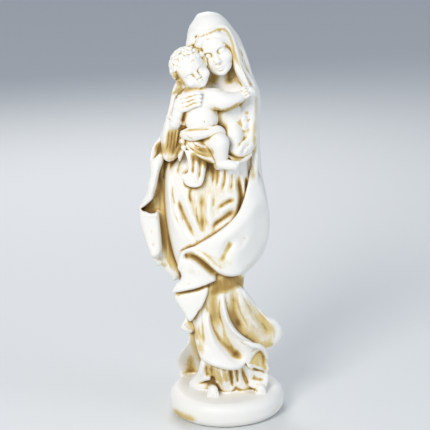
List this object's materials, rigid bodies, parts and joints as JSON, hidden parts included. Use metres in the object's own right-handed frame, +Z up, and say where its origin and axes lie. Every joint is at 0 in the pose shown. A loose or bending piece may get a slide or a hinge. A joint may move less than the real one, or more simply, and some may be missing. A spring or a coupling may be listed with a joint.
{
  "type": "mother and child statuette",
  "caption": "Cast statuette of a veiled standing mother holding a small child, in swept and folded cloth, on a round base with rounded edges.",
  "frame": {"origin": "centre of the base's underside", "axes": "+Z up through the figure, -Y towards the viewer whom the figure faces, +X to that viewer's right"},
  "size_m": [0.0968, 0.08, 0.2804],
  "materials": {
    "resin": "matt ivory cast with a golden brown wash in the hollows"
  },
  "bodies": {
    "root": {"statue": "resin"}
  },
  "joints": []
}
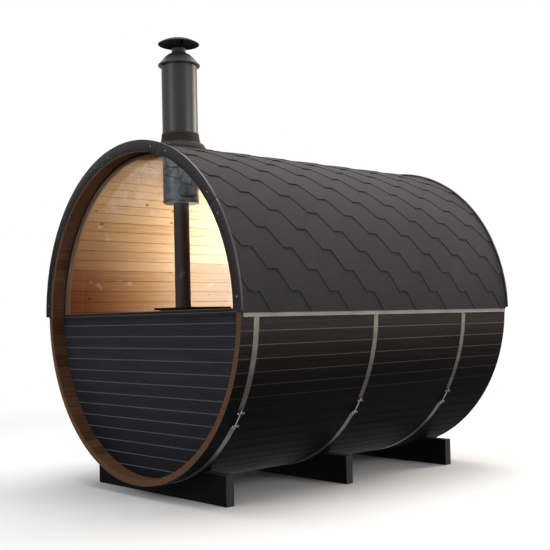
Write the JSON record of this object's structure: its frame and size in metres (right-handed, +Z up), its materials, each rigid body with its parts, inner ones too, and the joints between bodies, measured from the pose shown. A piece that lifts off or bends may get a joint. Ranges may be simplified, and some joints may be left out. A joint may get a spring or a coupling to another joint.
{
  "type": "barrel sauna",
  "caption": "Barrel sauna: round stave cabin lying on three cradles, half-moon window, plank door, shingled roof, hooped, with a capped stove chimney.",
  "frame": {"origin": "on the ground under the middle of the barrel", "axes": "+X to the right seen from the glazed end, +Y into the barrel away from the glazed end, +Z up"},
  "size_m": [2.326, 2.652, 3.1569],
  "materials": {
    "black_timber": "black stained boards, matt",
    "fascia_black": "black painted arch boards, satin",
    "brown_timber": "heat-treated brown timber, oiled",
    "pine": "planed pine, satin",
    "bitumen": "grey mineral-faced bitumen shingle, rough",
    "drip_metal": "grey coated steel, satin",
    "band_steel": "weathered steel strap",
    "bright_steel": "bright zinc",
    "glass": "clear toughened glass",
    "stove_iron": "black stove paint, matt",
    "chimney_paint": "dark grey powder coat, matt",
    "boot_rubber": "black flashing rubber"
  },
  "bodies": {
    "root": {"band_front": "band_steel", "band_middle": "band_steel", "band_rear": "band_steel", "cap_legs": "chimney_paint", "chimney_boot": "boot_rubber", "chimney_casing": "chimney_paint", "chimney_dome": "chimney_paint", "cradle_front": "black_timber", "cradle_middle": "black_timber", "cradle_rear": "black_timber", "door_frame": "brown_timber", "door_handle": "brown_timber", "door_hinges": "bright_steel", "door_leaf": "black_timber", "drip_edges": "drip_metal", "fascia_front": "fascia_black", "fascia_rear": "fascia_black", "floor_bearers": "pine", "floor_deck": "pine", "flue_pipe": "chimney_paint", "front_sill": "brown_timber", "front_wall": "black_timber", "rain_cap": "chimney_paint", "rear_wall_foot": "black_timber", "rear_wall_head": "black_timber", "rear_wall_left": "black_timber", "rear_wall_right": "black_timber", "roof_courses_left": "bitumen", "roof_courses_right": "bitumen", "roof_ridge": "bitumen", "staves_crown": "black_timber", "staves_keel": "black_timber", "staves_lower_left": "black_timber", "staves_lower_right": "black_timber", "staves_upper_left": "black_timber", "staves_upper_right": "black_timber", "stove_body": "stove_iron", "stove_feet": "stove_iron", "stove_top": "stove_iron", "tensioner_pins": "bright_steel", "tensioner_screws": "bright_steel", "window_glass": "glass", "window_stop_inner": "brown_timber", "window_stop_outer": "brown_timber"}
  },
  "joints": []
}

----

● Problem statement: Write all of the records out again exactly.

● The output:
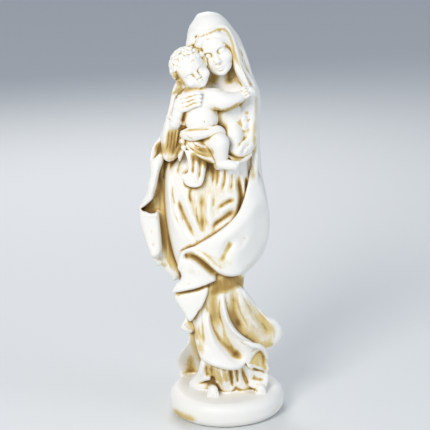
List this object's materials, rigid bodies, parts and joints as JSON, hidden parts included. Use metres in the object's own right-handed frame, +Z up, and say where its origin and axes lie. Every joint is at 0 in the pose shown. A loose or bending piece may get a slide or a hinge. A joint may move less than the real one, or more simply, and some may be missing. A spring or a coupling may be listed with a joint.
{
  "type": "mother and child statuette",
  "caption": "Cast statuette of a veiled standing mother holding a small child, in swept and folded cloth, on a round base with rounded edges.",
  "frame": {"origin": "centre of the base's underside", "axes": "+Z up through the figure, -Y towards the viewer whom the figure faces, +X to that viewer's right"},
  "size_m": [0.0968, 0.08, 0.2804],
  "materials": {
    "resin": "matt ivory cast with a golden brown wash in the hollows"
  },
  "bodies": {
    "root": {"statue": "resin"}
  },
  "joints": []
}
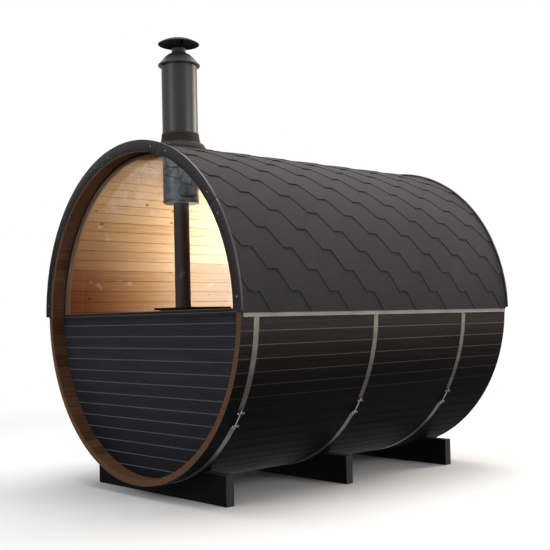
Write the JSON record of this object's structure: its frame and size in metres (right-handed, +Z up), its materials, each rigid body with its parts, inner ones too, and the joints between bodies, measured from the pose shown. A piece that lifts off or bends may get a joint. Ranges may be simplified, and some joints may be left out. A joint may get a spring or a coupling to another joint.
{
  "type": "barrel sauna",
  "caption": "Barrel sauna: round stave cabin lying on three cradles, half-moon window, plank door, shingled roof, hooped, with a capped stove chimney.",
  "frame": {"origin": "on the ground under the middle of the barrel", "axes": "+X to the right seen from the glazed end, +Y into the barrel away from the glazed end, +Z up"},
  "size_m": [2.326, 2.652, 3.1569],
  "materials": {
    "black_timber": "black stained boards, matt",
    "fascia_black": "black painted arch boards, satin",
    "brown_timber": "heat-treated brown timber, oiled",
    "pine": "planed pine, satin",
    "bitumen": "grey mineral-faced bitumen shingle, rough",
    "drip_metal": "grey coated steel, satin",
    "band_steel": "weathered steel strap",
    "bright_steel": "bright zinc",
    "glass": "clear toughened glass",
    "stove_iron": "black stove paint, matt",
    "chimney_paint": "dark grey powder coat, matt",
    "boot_rubber": "black flashing rubber"
  },
  "bodies": {
    "root": {"band_front": "band_steel", "band_middle": "band_steel", "band_rear": "band_steel", "cap_legs": "chimney_paint", "chimney_boot": "boot_rubber", "chimney_casing": "chimney_paint", "chimney_dome": "chimney_paint", "cradle_front": "black_timber", "cradle_middle": "black_timber", "cradle_rear": "black_timber", "door_frame": "brown_timber", "door_handle": "brown_timber", "door_hinges": "bright_steel", "door_leaf": "black_timber", "drip_edges": "drip_metal", "fascia_front": "fascia_black", "fascia_rear": "fascia_black", "floor_bearers": "pine", "floor_deck": "pine", "flue_pipe": "chimney_paint", "front_sill": "brown_timber", "front_wall": "black_timber", "rain_cap": "chimney_paint", "rear_wall_foot": "black_timber", "rear_wall_head": "black_timber", "rear_wall_left": "black_timber", "rear_wall_right": "black_timber", "roof_courses_left": "bitumen", "roof_courses_right": "bitumen", "roof_ridge": "bitumen", "staves_crown": "black_timber", "staves_keel": "black_timber", "staves_lower_left": "black_timber", "staves_lower_right": "black_timber", "staves_upper_left": "black_timber", "staves_upper_right": "black_timber", "stove_body": "stove_iron", "stove_feet": "stove_iron", "stove_top": "stove_iron", "tensioner_pins": "bright_steel", "tensioner_screws": "bright_steel", "window_glass": "glass", "window_stop_inner": "brown_timber", "window_stop_outer": "brown_timber"}
  },
  "joints": []
}